I want results other that the trivial $\displaystyle r=p$ and $\displaystyle s=q$

I don't think that $\displaystyle r$ and $\displaystyle s$ can be positive integers and satisfy this equation, but $\displaystyle r^2$, $\displaystyle s^2$ and $\displaystyle rs$ certainly can.

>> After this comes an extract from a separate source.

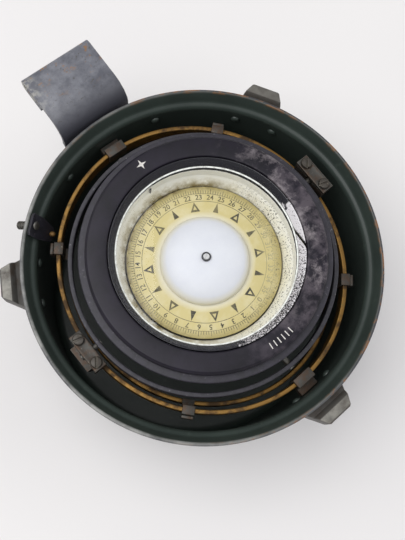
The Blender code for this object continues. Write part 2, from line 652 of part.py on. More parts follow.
def build_bowl_bottom(bowl, finishes, floor_z):
    """Diaphragm that takes up the liquid's swelling, ballasted cover, card pivot."""
    rim_z = floor_z - GAP
    base = rim_z - 0.0137
    wave = [rim_z - (0.0004 if k % 2 else 0.0008) for k in range(6)]
    plate = [(0.0056 * k, wave[k]) for k in range(6)]
    plate += [(radius, height - 0.0005) for radius, height in plate[::-1]]
    add_object("expansion_diaphragm", revolve(plate, 32), finishes["brass"], bowl)
    cover = [(0, base + 0.0020), (0.0240, base + 0.0020), (0.0286, base + 0.0060), (0.0286, rim_z),
             (0.0306, rim_z), (0.0306, base + 0.0045), (0.0250, base), (0, base)]
    add_object("bottom_cover", revolve(cover, 32), finishes["bowl"], bowl)
    ballast = rod_profile(0.0232, base + 0.0023, base + 0.0100)
    add_object("ballast_weight", revolve(ballast, 32), finishes["lead"], bowl)
    foot = floor_z + 0.0033
    tip = FLOAT_TOP - 0.0053
    post = [(0, foot), (0.0060, foot), (0.0060, foot + 0.0017), (0.0016, foot + 0.0037),
            (0.0012, tip - 0.0030), (0.0003, tip), (0, tip)]
    add_object("pivot_post", revolve(post, SMALL_STEPS), finishes["brass"], bowl)


def build_card(card, finishes):
    low = CARD_TOP - CARD_THICK
    disc = [(0.0040, low), (CARD_RADIUS, low), (CARD_RADIUS, CARD_TOP), (0.0040, CARD_TOP)]
    add_object("compass_card", revolve(disc, BOWL_STEPS), finishes["card"], card)
    start = CARD_TOP + GAP
    crown = 0.0024
    shoulder = start + 0.0010
    socket = FLOAT_TOP - 0.0032
    profile = [(0, socket), (0.0026, socket), (0.0026, start), (FLOAT_RADIUS, start)]
    for degrees in range(0, 91, 15):
        angle = math.radians(degrees)
        profile.append((crown + (FLOAT_RADIUS - crown) * math.cos(angle),
                        shoulder + (FLOAT_TOP - shoulder) * math.sin(angle)))
    profile.append((0, FLOAT_TOP))
    add_object("card_float", revolve(profile, 36), finishes["white"], card)
    jewel = rod_profile(0.0022, socket - GAP - 0.0015, socket - GAP)
    add_object("jewel_cup", revolve(jewel, SMALL_STEPS), finishes["jewel"], card)
    place = Matrix.Translation((0, 0, FLOAT_TOP + GAP)) @ Matrix.Rotation(math.radians(40), 4, "Z")
    slotted_head("float_cap", crown - 0.0001, 0.0013, 0, 0, finishes["steel"], card, place)
    for name, side in (("left", 1), ("right", -1)):
        bar = extrude_section(rectangle(-0.0220, 0.0220, low - GAP - 0.0030, low - GAP), 0.0018)
        shape = turn_to(bar, NORTH, (0, side * 0.0100, 0))
        add_object(f"card_magnet_{name}", shape, finishes["dark_steel"], card)


def main():
    clear_scene()
    finishes = {
        "enamel": material("grey_enamel", (0.44, 0.44, 0.47), 0.55),
        "steel": material("bare_steel", (0.55, 0.54, 0.52), 0.4, 1.0),
        "dark_steel": material("browned_steel", (0.24, 0.24, 0.26), 0.5, 0.6),
        "black_steel": material("blacked_steel", (0.08, 0.08, 0.09), 0.5, 0.5),
        "brass": material("brass", (0.63, 0.51, 0.27), 0.4, 1.0),
        "clip": material("painted_clip", (0.27, 0.27, 0.24), 0.5, 0.4),
        "screw": material("screw_brass", (0.45, 0.40, 0.28), 0.45, 1.0),
        "bowl": material("bowl_enamel", (0.20, 0.20, 0.22), 0.5),
        "black_enamel": material("black_enamel", (0.20, 0.19, 0.22), 0.35),
        "rubber": material("rubber", (0.10, 0.10, 0.10), 0.8),
        "glass": material("glass", (0.90, 0.93, 0.92), 0.05),
        "lead": material("lead", (0.30, 0.30, 0.32), 0.7, 0.8),
        "card": material("card_enamel", (0.84, 0.80, 0.61), 0.6),
        "white": material("white_enamel", (0.94, 0.94, 0.95), 0.4),
        "jewel": material("agate", (0.55, 0.20, 0.15), 0.2),
    }
    case = body("case")
    gimbal = body("gimbal", (0, 0, PIVOT_Z))
    bowl = body("bowl", (0, 0, PIVOT_Z))
    card = body("card", (0, 0, PIVOT_Z))
    lever = body("lever", lever_frame().translation)
    pot = add_object("case_shell", revolve(pot_profile()), finishes["enamel"], case)
    build_lugs(pot, case, finishes)
    build_hanger(pot, case, finishes)
    build_lever(pot, lever, finishes)
    build_rings(case, finishes)
    build_ring_clips(case, finishes)
    build_wall_clips(case, finishes)
    build_bearings(case, finishes)
    build_gimbal(gimbal, bowl, finishes)
    build_bowl(bowl, finishes)
    build_card(card, finishes)


main()
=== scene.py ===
import json
import math

import bmesh
import bpy
from mathutils import Matrix, Vector


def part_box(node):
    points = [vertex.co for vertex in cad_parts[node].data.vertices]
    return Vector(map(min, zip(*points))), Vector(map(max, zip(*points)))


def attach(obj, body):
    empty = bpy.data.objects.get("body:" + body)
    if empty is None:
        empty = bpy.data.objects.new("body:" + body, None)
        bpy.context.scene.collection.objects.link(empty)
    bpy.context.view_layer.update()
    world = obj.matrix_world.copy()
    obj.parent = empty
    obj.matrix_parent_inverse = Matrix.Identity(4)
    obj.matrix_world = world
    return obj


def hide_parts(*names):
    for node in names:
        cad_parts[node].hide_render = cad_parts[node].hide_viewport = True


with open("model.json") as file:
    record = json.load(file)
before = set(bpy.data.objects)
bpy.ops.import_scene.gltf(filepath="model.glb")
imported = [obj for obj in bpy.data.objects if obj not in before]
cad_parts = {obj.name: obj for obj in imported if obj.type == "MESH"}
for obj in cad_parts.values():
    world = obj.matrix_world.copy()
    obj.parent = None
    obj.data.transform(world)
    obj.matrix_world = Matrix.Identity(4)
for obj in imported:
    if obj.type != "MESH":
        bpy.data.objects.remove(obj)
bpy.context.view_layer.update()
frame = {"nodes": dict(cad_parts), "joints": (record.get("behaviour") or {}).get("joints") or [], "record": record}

MM = 0.001
TURN_STEPS = 160                # sides of the large turned pieces
SMALL_TURN_STEPS = 32
NODE_GAP = 0.3 * MM             # between solids that touch on the real object
BORE = 42.6 * MM                # of the bowl above the card
BEZEL_BORE = 46.1 * MM
RING_STRIP = 2.2 * MM           # thickness of the spring rings and the gimbal ring


def outer_radius(node):
    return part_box(node)[1].x


def top_of(node):
    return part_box(node)[1].z


def foot_of(node):
    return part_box(node)[0].z


PIVOT_Z = {joint["name"]: joint for joint in frame["joints"]}["card_spin"]["pos_m"][2]
RIM_Z = top_of("case_shell")
RIM_RADIUS = outer_radius("case_shell")
CARD_TOP = top_of("compass_card")
NORTH = math.radians(-74)       # where the card's north points
WEAR_AND_SHEEN_SIDE = math.radians(-40)   # the side on which the bezel and the split ring are rubbed bare, and where the bezel's pale patches are partly painted reflection
RIM_HIGHLIGHT_SIDE = math.radians(170)  # the side on which the pot's edge is painted with a highlight and rubbed pale; it rusts opposite
MARKS_RADIUS = 51.5 * MM        # where the bezel's marks are cut


# ---------------------------------------------------------------- materials

def paint(hex_colour):
    """Linear colour from an sRGB hex value."""
    channels = [int(hex_colour[i:i + 2], 16) / 255 for i in (1, 3, 5)]
    linear = [c / 12.92 if c <= 0.04045 else ((c + 0.055) / 1.055) ** 2.4 for c in channels]
    return (*linear, 1.0)


def add(tree, kind, inputs=(), **settings):
    """Add a shader node. An input is a value, a node or a node's output; a number picks it by place."""
    made = tree.nodes.new("ShaderNode" + kind)
    for name, value in settings.items():
        setattr(made, name, value)
    for key, value in dict(inputs).items():
        if isinstance(key, int):
            socket = made.inputs[key]
        else:
            socket = next(s for s in made.inputs if s.enabled and s.name == key)
        if isinstance(value, bpy.types.Node):
            value = next(s for s in value.outputs if s.enabled)
        if isinstance(value, bpy.types.NodeSocket):
            tree.links.new(value, socket)
        else:
            socket.default_value = value
    return made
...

When $\displaystyle p=7$, $\displaystyle q=4$, $\displaystyle r^2=72$, $\displaystyle s^2=2$ and $\displaystyle rs=12$ then

$\displaystyle 2p^2+2pq+q^2=2r^2+2rs+s^2$ with $\displaystyle r\not=p\ \ r\not=q\ \ s\not=p\ \ and\ \ s\not=q$

I tried using the quadratic formula, solving first for $\displaystyle r$, then substituting this value back in and solving for $\displaystyle s$.

This only led to

$\displaystyle \left(\sqrt{s^2-2(s^2-2p^2-2pq-q^2 )}\right)s=\left(\sqrt{s^2-2(s^2-2p^2-2pq-q^2 )}\right)s$

Not much help then.

I've tried different ways for getting the difference of squares

i.e. $\displaystyle 2r^2+2rs+s^2=(r-s)^2+\left(\sqrt{r^2+4rs}\right)^2$

to get $\displaystyle (p+q)^2+p^2=(r-s)^2+\left(\sqrt{r^2+4rs}\right)^2$

but these lead to incorrect results.

How can I calculate the relationship between p, q, r and s?

Thanks

Pro